## RECORDED INFORMATION

###

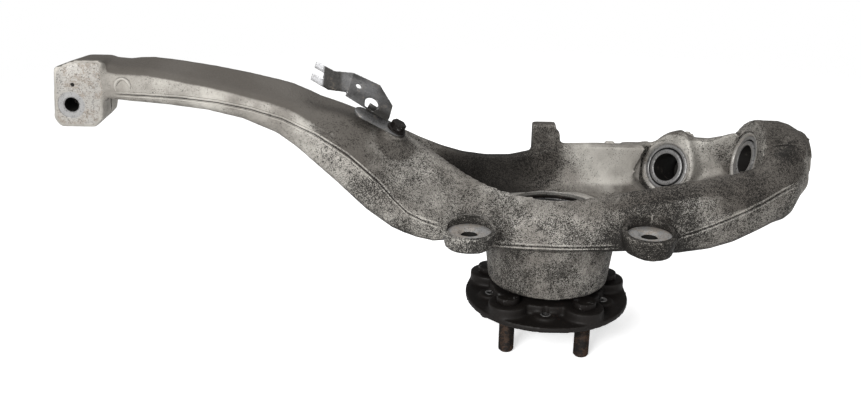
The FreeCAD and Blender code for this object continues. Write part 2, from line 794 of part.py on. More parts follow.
def line_bracket():
    """The folded sheet bracket in the foot's frame: foot, wall, raised plate and forked flange."""
    thick = size("bracket_sheet")
    half = size("bracket_width") / 2
    far = size("bracket_foot") - half
    spots = [Vector(*spot) for spot in BRACKET_FOLDS]
    near, plate_end, bend, fork = spots
    solids = [
        Part.makeBox(far, 2 * half, thick, Vector(-far, -half, 0)),
        Part.makeCylinder(half, thick, Vector(-far, 0, 0)),
        Part.makeCylinder(half, thick, Vector(0, 0, 0)),
    ]
    across = BRACKET_ACROSS
    solids.append(sheet_panel([near, plate_end, plate_end + across,
                               near + across * 1.2 + (plate_end - near) * 0.38, near + across * 0.62]))
    solids.append(sheet_panel([plate_end, bend, bend + across * 0.95, plate_end + across]))
    solids.append(sheet_panel([bend, fork, fork + across * 0.92, bend + across * 0.95]))
    for spot in (plate_end, bend):
        solids.append(Part.makeCylinder(thick / 2, across.Length * 0.95, spot, across))
    lip = Vector(0, -1, -3.6)
    solids.append(sheet_panel([near, plate_end, plate_end + lip, near + lip]))
    solids.append(Part.makeCylinder(thick / 2, (plate_end - near).Length, near, plate_end - near))
    # The wall stands on the foot's rear edge and meets the raised plate from below
    rise = across * ((half - thick / 2 - near.y) / across.y)
    low_near = Vector(near.x - 4, half - thick / 2, thick / 2)
    low_far = Vector(-far, half - thick / 2, thick / 2)
    up_near = Vector(low_near.x, low_near.y, (near + rise).z)
    up_far = Vector(low_far.x, low_far.y, (plate_end + rise).z - 1)
    solids.append(sheet_panel([low_near, low_far, up_far, up_near]))
    whole = solids[0].fuse(solids[1:])
    normal = across.cross(plate_end - near).normalize()
    cuts = [Part.makeCylinder(size("bracket_hole_d") / 2, thick * 3, Vector(0, 0, -thick))]
    for along_plate, up_plate, across_hole in ((0.44, 0.14, 13), (0.81, 0.56, 5)):
        heart = near + (plate_end - near) * along_plate + across * up_plate
        cuts.append(Part.makeCylinder(across_hole / 2, thick * 2, heart - normal * thick, normal))
    notch = fork + across * 0.3
    down = across.cross(bend - fork).normalize() * thick
    face = Part.Face(Part.makePolygon([spot - down for spot in (
        notch + (fork - bend), notch + (bend - fork) * 0.55,
        notch + (bend - fork) * 0.55 + across * 0.34, notch + (fork - bend) + across * 0.34,
        notch + (fork - bend))]))
    cuts.append(face.extrude(down * 2))
    return whole.cut(cuts)


def bracket():
    turn, out = bracket_frame()
    item = doc.addObject("Part::Feature", "bracket_sheet_metal")
    item.Shape = line_bracket()
    keep("line_bracket", put(item, bracket_spot(), turn))

    head = doc.addObject("Part::Prism", "bolt_hexagon")
    head.Polygon = 6
    tie(head, "Circumradius", "bolt_head / sqrt(3)")
    tie(head, "Height", "bolt_head_height")
    put(head, off_bracket(out, "-bracket_sheet - bolt_flange_height"), turn)
    flange = cylinder("bolt_flange", "bolt_flange_d", "bolt_flange_height",
                      off_bracket(out, "-bracket_sheet"), turn)
    shank = cylinder("bolt_shank", "bolt_d - 0.1", "bolt_depth + bracket_sheet",
                     off_bracket(out, "bolt_depth"), turn)
    keep("bracket_bolt", joined("bolt_whole", [head, flange, shank]))


knuckle_casting()
wheel_hub()
wheel_studs()
bearing_rings()
bearing_rows()
seals()
bearing_circlip()
for name in ("side", "end"):
    bush(name)
bracket()

doc.recompute()
for item in doc.Objects:
    if "Invalid" in item.State or "Error" in item.State:
        raise RuntimeError(f"{item.Name} did not build: {item.State}")
os.makedirs("parts", exist_ok=True)
for name, item in pieces.items():
    if item.Shape.isNull() or not item.Shape.isValid():
        raise RuntimeError(f"{name} has no valid shape")
    item.Shape.exportStep(f"parts/{name}.step")
    print(name, len(item.Shape.Solids), round(item.Shape.Volume))
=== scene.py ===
import json
import math

import bmesh
import bpy
from bpy.props import FloatProperty, FloatVectorProperty, IntProperty, PointerProperty
from mathutils import Matrix, Vector
from mathutils.bvhtree import BVHTree


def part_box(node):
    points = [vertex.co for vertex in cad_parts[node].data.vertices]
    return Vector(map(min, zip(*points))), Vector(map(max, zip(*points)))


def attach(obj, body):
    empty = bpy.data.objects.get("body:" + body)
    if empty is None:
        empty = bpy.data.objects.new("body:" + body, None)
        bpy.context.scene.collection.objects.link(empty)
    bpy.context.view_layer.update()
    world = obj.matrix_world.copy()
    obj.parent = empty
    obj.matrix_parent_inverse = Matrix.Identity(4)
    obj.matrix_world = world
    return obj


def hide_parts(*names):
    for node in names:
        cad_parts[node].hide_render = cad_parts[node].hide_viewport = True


bl_info = {
    "name": "Steering Knuckle",
    "version": (1, 0, 0),
    "blender": (4, 5, 0),
    "location": "View3D > Sidebar > Knuckle",
    "description": "Dresses a cast steering knuckle with its wheel hub, studs, bushes and line bracket",
    "category": "Object",
}

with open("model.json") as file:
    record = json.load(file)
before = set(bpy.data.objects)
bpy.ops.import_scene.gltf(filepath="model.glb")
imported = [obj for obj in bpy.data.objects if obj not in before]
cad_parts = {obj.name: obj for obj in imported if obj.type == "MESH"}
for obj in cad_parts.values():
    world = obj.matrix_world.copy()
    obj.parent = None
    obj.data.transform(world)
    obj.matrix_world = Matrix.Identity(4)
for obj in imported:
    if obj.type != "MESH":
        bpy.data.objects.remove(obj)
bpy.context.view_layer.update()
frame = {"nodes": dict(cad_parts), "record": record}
MM = 0.001
MOUNTS = {mount["name"]: mount for mount in frame["record"]["mounts"]}


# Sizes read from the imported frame, in metres

def low(node):
    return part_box(node)[0]


def high(node):
    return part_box(node)[1]


def mount_spot(name):
    return Vector(MOUNTS[name]["pos_m"])


def mount_axis(name):
    return Vector(MOUNTS[name]["axis"])


def mount_radius(name):
    return MOUNTS[name]["dims"]["r_mm"] * MM


def mount_length(name):
    return MOUNTS[name]["dims"]["length_mm"] * MM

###

## GOAL
Return exactly the lines above from the line that has "doc.recompute()" through the line that has "cad_parts[node].hide_render = cad_parts[node].hide_viewport", inclusive, and nothing else.

## FINAL ANSWER
doc.recompute()
for item in doc.Objects:
    if "Invalid" in item.State or "Error" in item.State:
        raise RuntimeError(f"{item.Name} did not build: {item.State}")
os.makedirs("parts", exist_ok=True)
for name, item in pieces.items():
    if item.Shape.isNull() or not item.Shape.isValid():
        raise RuntimeError(f"{name} has no valid shape")
    item.Shape.exportStep(f"parts/{name}.step")
    print(name, len(item.Shape.Solids), round(item.Shape.Volume))
=== scene.py ===
import json
import math

import bmesh
import bpy
from bpy.props import FloatProperty, FloatVectorProperty, IntProperty, PointerProperty
from mathutils import Matrix, Vector
from mathutils.bvhtree import BVHTree


def part_box(node):
    points = [vertex.co for vertex in cad_parts[node].data.vertices]
    return Vector(map(min, zip(*points))), Vector(map(max, zip(*points)))


def attach(obj, body):
    empty = bpy.data.objects.get("body:" + body)
    if empty is None:
        empty = bpy.data.objects.new("body:" + body, None)
        bpy.context.scene.collection.objects.link(empty)
    bpy.context.view_layer.update()
    world = obj.matrix_world.copy()
    obj.parent = empty
    obj.matrix_parent_inverse = Matrix.Identity(4)
    obj.matrix_world = world
    return obj


def hide_parts(*names):
    for node in names:
        cad_parts[node].hide_render = cad_parts[node].hide_viewport = True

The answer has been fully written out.